“Draw your belly button to your spine” is a universally accepted cue for abdominal hollowing that perhaps you have heard before. In fact, it has become so popular that abdominal hollowing is one of the #1 exercises to be prescribed by a therapist for low back pain. You’ll see the cue used in yoga classes, pilates, personal trainers, you name it. What if I told you that it was one of the worst things you can do for spinal stability?
So how did something that is so poor for spinal stability get so popular? To start at the beginning, in 1999, a study was produced by a group of Australian researchers (http://www.ncbi.nlm.nih.gov/pubmed/10489000) that showed that healthy folks would produce a contraction of their transversus abdominis (TrA) before any movement occurred. Conversely, people with low back pain had a delayed contraction of their transversus abdominis. According to this research, a hypothesis was drawn that the delayed contraction of the transversus abdominis was the reason for the low back pain. As a result, an exercise where the transversus abdominis could be isolated and trained was developed and this was the start of abdominal hollowing.
However, if the researchers had taken a look at the other abdominal muscles, they would have quickly found out that ALL the muscles have a delayed contraction not just the transversus abdominis (http://www.ncbi.nlm.nih.gov/pubmed/19501348). In fact, drawing the abdominis in actually creates instability in the core (http://www.ncbi.nlm.nih.gov/pubmed/15797580). While it appeared at first glance that researchers had found the missing link to low back pain, it now appears from the research that this was an ill-advised conclusion. Those who are still in favor of abdominal hollowing are simply misguided.

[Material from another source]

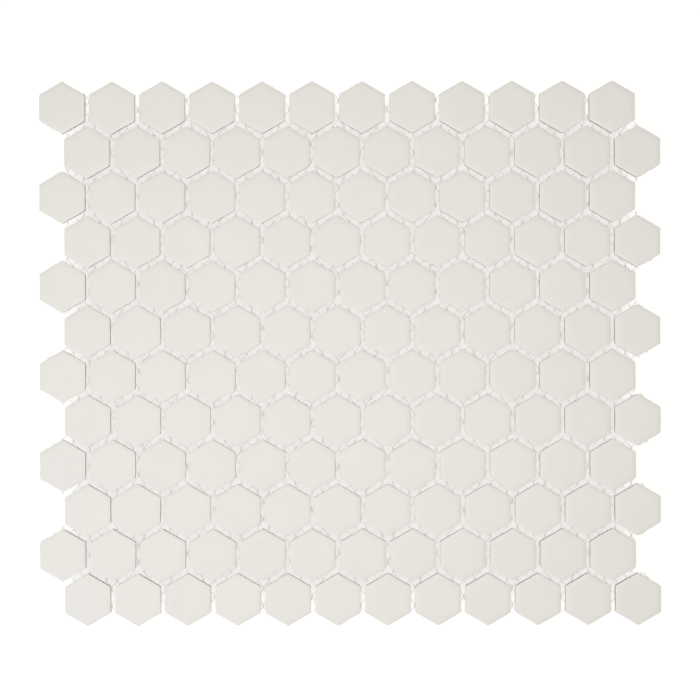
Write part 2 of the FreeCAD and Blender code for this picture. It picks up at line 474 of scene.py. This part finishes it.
def tube(run, verts, faces, twists, rng):
    """A closed yarn along a run of points. The twists are each face corner's place along and around it."""
    base = len(verts)
    count = len(run)
    reached = [0.0]
    for (x0, y0, _), (x1, y1, _) in zip(run, run[1:]):
        reached.append(reached[-1] + math.hypot(x1 - x0, y1 - y0))
    for k, (x, y, (wide, high, middle)) in enumerate(run):
        x0, y0, _ = run[max(k - 1, 0)]
        x1, y1, _ = run[min(k + 1, count - 1)]
        length = math.hypot(x1 - x0, y1 - y0) or 1.0
        nx, ny = (y1 - y0) / length, -(x1 - x0) / length
        swell = rng.uniform(*SWELL)
        for n in range(YARN_SIDES):
            a = math.pi * (2 * n + 1) / YARN_SIDES + math.pi / 2
            side = wide * swell * math.cos(a)
            verts.append((x + nx * side, y + ny * side, middle + high * math.sin(a)))
    for k in range(count - 1):
        a, b = base + k * YARN_SIDES, base + (k + 1) * YARN_SIDES
        for n in range(YARN_SIDES):
            faces.append((a + n, b + n, b + (n + 1) % YARN_SIDES, a + (n + 1) % YARN_SIDES))
            here, there = n / YARN_SIDES, (n + 1) / YARN_SIDES
            twists += [reached[k], here, reached[k + 1], here, reached[k + 1], there, reached[k], there]
    faces.append(tuple(base + n for n in range(YARN_SIDES)))
    faces.append(tuple(base + (count - 1) * YARN_SIDES + n for n in reversed(range(YARN_SIDES))))
    for end in (0, -1):
        for n in range(YARN_SIDES):
            twists += [reached[end], n / YARN_SIDES]


def knitted_net(material):
    polygon = sheet_outline()
    across = HALF_WIDTH / (MESH_W / 2)
    chains = range(int(-across) - 2, int(across) + 3)
    for name, parity, node in (("net_even_chains", 0, "mesh_weft"), ("net_odd_chains", 1, "mesh_warp")):
        rng = random.Random(NET_SEED + parity)
        verts, faces, twists = [], [], []
        for chain in chains:
            if chain % 2 != parity:
                continue
            for run in cut_runs(chain_path(rng, chain), polygon):
                tube(run, verts, faces, twists, rng)
        piece = mesh_object(name, verts, faces, material)
        layer = piece.data.uv_layers.new(name="twist")
        layer.uv.foreach_set("vector", twists)
        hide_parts(node)
        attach(piece, "root")


# Glue

RIM_SIDE_POINTS = 14
MIDDLE_SIDE_POINTS = 5
GLUE_WAVES = 5
GLUE_SHARP = 60
GLUE_SEED = 41
# The least and most that the glue comes out of a tile's foot, beyond the face's outline, and that its inner
# edges wander.
OOZE = (-0.3, 0.62)
INNER_WANDER = (-0.35, 0.35)
# How far the glue may stand out of the sheet's outermost tiles.
GLUE_EDGE = 0.26
# Each ring of a band of glue: inset, height, how far it follows the outer and the inner edge, and the most
# that chance moves it up or down.
RIM_GLUE = (
    (FOOT + 0.06, 0.52, 0, 0, 0.02), (0.08, 0.44, 1, 0, 0.05), (0.0, 0.34, 1, 0, 0.05),
    (0.08, 0.28, 1, 0, 0.03), (FOOT + 0.5, 0.33, 0, 0, 0.04), (1.5, 0.35, 0, 1, 0.04), (1.7, 0.52, 0, 1, 0),
)
MIDDLE_GLUE = (
    (FOOT + 4.75, 0.52, 0, 1, 0), (FOOT + 4.95, 0.36, 0, 1, 0.04), (FOOT + 5.6, 0.36, 0, 1, 0.04),
    (FOOT + 5.8, 0.52, 0, 1, 0),
)


def hexagon_point(side, along, inset):
    """A point on a hexagon inset from the tile's outline, a share of the way along one of its sides."""
    reach = (FLATS / 2 - inset) / math.cos(math.radians(30))
    x1, y1 = polar(reach, 90 - 60 * side)
    x2, y2 = polar(reach, 30 - 60 * side)
    return x1 * (1 - along) + x2 * along, y1 * (1 - along) + y2 * along


def glue_lines(rng, count, least, most):
    """How far the edge of the glue wanders round a tile: slow waves with a few larger lumps on them."""
    waves = [(rng.randint(2, 9), rng.uniform(0, FULL_TURN), rng.uniform(0.3, 1.0)) for _ in range(GLUE_WAVES)]
    total = sum(size for _, _, size in waves)
    out = []
    for k in range(count):
        a = 2 * math.pi * k / count
        slow = sum(size * math.sin(n * a + phase) for n, phase, size in waves) / total
        share = 0.2 + 0.2 * slow + 0.6 * rng.random() ** 8
        out.append(least + (most - least) * min(1.0, max(0.0, share)))
    return out


def glue_band(rng, cx, cy, side_points, profile, verts, faces):
    """One band of glue round a tile, through the rings of the profile."""
    count = 6 * side_points
    base = len(verts)
    limit_x = HALF_WIDTH + GLUE_EDGE
    limit_y = HALF_HEIGHT + GLUE_EDGE
    outer = glue_lines(rng, count, *OOZE)
    inner = glue_lines(rng, count, *INNER_WANDER)
    for inset, height, on_outer, on_inner, jitter in profile:
        for k in range(count):
            side, step = divmod(k, side_points)
            moved = inset - on_outer * outer[k] + on_inner * inner[k]
            x, y = hexagon_point(side, step / side_points, moved)
            x = min(limit_x, max(-limit_x, cx + x))
            y = min(limit_y, max(-limit_y, cy + y))
            verts.append((x, y, height + rng.uniform(-jitter, jitter)))
    for r in range(len(profile) - 1):
        a, b = base + r * count, base + (r + 1) * count
        for k in range(count):
            n = (k + 1) % count
            faces.append((a + k, a + n, b + n, b + k))


def glue(material):
    """The glue between the net and the lands of each tile's back, with a little pressed out at its foot."""
    rng = random.Random(GLUE_SEED)
    verts, faces = [], []
    for row in range(ROWS):
        for column in range(TILES):
            cx, cy = tile_centre(row, column)
            glue_band(rng, cx, cy, RIM_SIDE_POINTS, RIM_GLUE, verts, faces)
            glue_band(rng, cx, cy, MIDDLE_SIDE_POINTS, MIDDLE_GLUE, verts, faces)
    piece = mesh_object("glue", verts, faces, material, GLUE_SHARP)
    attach(piece, "root")


# Floor, light and camera. Places here are in metres.

FLOOR_REACH = 3.0
FLOOR_HEIGHT = -0.00005
FLOOR_COLOUR = (0.88, 0.88, 0.87, 1)
# What a ray from the camera meets: a dark floor that takes the shadow, and a glow on it, of one strength
# under the sheet and another round it. The weaker glow under the sheet is painted shade on the floor seen
# through the joints. Over RISE_RANGE from the middle the glow rises by GLOW_RISE more.
SHADOW_COLOUR = (0.32, 0.317, 0.31, 1)
GLOW_COLOUR = (1, 0.991, 0.972, 1)
GLOW_LEVELS_SHADED_UNDER_SHEET = (0.551, 0.746)
GLOW_RISE = 0.3
RISE_RANGE = (0.3, 1.2)


def glow_level(tree):
    """The strength of the floor's glow, which changes over the outermost tiles and again far out.
    It is weaker under the sheet: painted shade on the floor seen through the joints.
    """
    place = object_place(tree)
    apart = add(tree, "SeparateXYZ", {"Vector": place})
    outside = []
    for axis, reach in (("X", HALF_WIDTH), ("Y", HALF_HEIGHT)):
        away = add(tree, "Math", {}, "ABSOLUTE")
        feed(tree, away, {0: apart.outputs[axis]})
        fade = tree.nodes.new("ShaderNodeMapRange")
        fade.interpolation_type = "SMOOTHSTEP"
        feed(tree, fade, {
            "Value": away.outputs["Value"],
            "From Min": (reach - PITCH) * MM,
            "From Max": (reach - PITCH / 4) * MM,
        })
        outside.append(fade.outputs["Result"])
    most = add(tree, "Math", {0: outside[0], 1: outside[1]}, "MAXIMUM")
    # Weaker under the sheet than round it: painted shade on the floor seen through the joints.
    glow_shaded_under_sheet = spread(tree, most.outputs["Value"], *GLOW_LEVELS_SHADED_UNDER_SHEET)
    distance = add(tree, "VectorMath", {0: place}, "LENGTH")
    rise = spread(tree, distance.outputs["Value"], 0.0, GLOW_RISE, *RISE_RANGE)
    return add(tree, "Math", {0: glow_shaded_under_sheet, 1: rise}, "ADD").outputs["Value"]


def floor():
    """A white floor that takes a faint shadow. To the camera it is whiter round the sheet than under it,
    where the weaker glow is painted shade on the floor seen through the joints.
    """
    material, tree = new_material("floor")
    plain = add(tree, "BsdfDiffuse", {"Color": FLOOR_COLOUR})
    shadow = add(tree, "BsdfDiffuse", {"Color": SHADOW_COLOUR})
    glow = add(tree, "Emission", {"Color": GLOW_COLOUR, "Strength": glow_level(tree)})
    both = add(tree, "AddShader", {0: shadow.outputs["BSDF"], 1: glow.outputs["Emission"]})
    ray = add(tree, "LightPath", {}).outputs
    seen = add(tree, "Math", {0: ray["Is Camera Ray"], 1: ray["Is Glossy Ray"]}, "MAXIMUM")
    also = add(tree, "Math", {0: seen.outputs["Value"], 1: ray["Is Transmission Ray"]}, "MAXIMUM")
    mix = add(tree, "MixShader", {
        "Fac": also.outputs["Value"],
        1: plain.outputs["BSDF"],
        2: both.outputs["Shader"],
    })
    add(tree, "OutputMaterial", {"Surface": mix.outputs["Shader"]})
    mesh = bpy.data.meshes.new("floor")
    far = FLOOR_REACH
    corners = [(x, y, FLOOR_HEIGHT) for x, y in ((-far, -far), (far, -far), (far, far), (-far, far))]
    mesh.from_pydata(corners, [], [(0, 1, 2, 3)])
    mesh.materials.append(material)
    piece = bpy.data.objects.new("floor", mesh)
    bpy.context.scene.collection.objects.link(piece)


# Each lamp: name, place, size, power in watts, and colour. Both look at the middle of the sheet.
LAMPS = (
    ("key", (-0.022, -0.022, 1.2), 0.1, 8.75, (1.0, 0.984, 0.953)),
    ("side", (-0.69, -0.48, 0.38), 0.35, 2.5, (0.80, 0.87, 1.0)),
)
# The white world's strength as a light, and as the camera sees it.
WORLD_LEVELS = (0.3, 1.0)


def light():
    for name, place, size, power, colour in LAMPS:
        data = bpy.data.lights.new(name, "AREA")
        data.shape = "SQUARE"
        data.size = size
        data.energy = power
        data.color = colour
        lamp = bpy.data.objects.new(name, data)
        lamp.location = place
        lamp.rotation_euler = (-Vector(place)).to_track_quat("-Z", "Y").to_euler()
        bpy.context.scene.collection.objects.link(lamp)
    world = bpy.data.worlds.new("studio")
    world.use_nodes = True
    tree = world.node_tree
    ray = add(tree, "LightPath", {}).outputs
    level = spread(tree, ray["Is Camera Ray"], *WORLD_LEVELS)
    feed(tree, tree.nodes["Background"], {"Color": (1, 1, 1, 1), "Strength": level})
    bpy.context.scene.world = world


# The photo's width and scale, the camera's distance from the tiles' faces, its place beside the sheet's
# middle, and its roll in degrees.
PICTURE_PX = 700
PX_PER_MM = 2.068
DISTANCE = 1.08
CAMERA_X = -0.00002
CAMERA_Y = 0.00166
CAMERA_ROLL = -0.13


def camera():
    data = bpy.data.cameras.new("camera")
    data.sensor_fit = "HORIZONTAL"
    data.angle = 2 * math.atan(PICTURE_PX / 2 / PX_PER_MM * MM / DISTANCE)
    view = bpy.data.objects.new("camera", data)
    view.location = (CAMERA_X, CAMERA_Y, DISTANCE + TOP * MM)
    view.rotation_euler = (0, 0, math.radians(CAMERA_ROLL))
    bpy.context.scene.collection.objects.link(view)
    bpy.context.scene.camera = view


bpy.context.scene.view_settings.view_transform = "Standard"
tile_rows(porcelain_material())
knitted_net(yarn_material())
glue(glue_material())
floor()
light()
camera()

So how should you train the core? If someone was about to punch you in the stomach, what would you do? Correct me if I’m wrong but you would brace your core for the impact. And, according to Dr. Stuart McGill, a leading spine biomechanics researcher, this is how we should train our cores. The term is called abdominal bracing. Abdominal bracing encompasses all the muscles of core stability, not just a select few. It is by far and away the most functional way to train your core.
The Big Picture
I like to think of the core like the guide wires on the mast of a ship. You want 360 degrees of stability around that mast with a wide base to hold it up. If you perform abdominal hollowing, you’ll end up with 1 or 2 really strong guide wires on the same side of the mast and weak wires around the rest of the mast leading to a decrease in stability. However, if you train your core by bracing it, you encompass all the structures and build strong guide wires 360 degrees around that mast. I’m no sailor but if it was my ship, I’d opt for the second scenario. It is long past the time for a paradigm shift, people need to stop getting it wrong and creating instability instead of stability.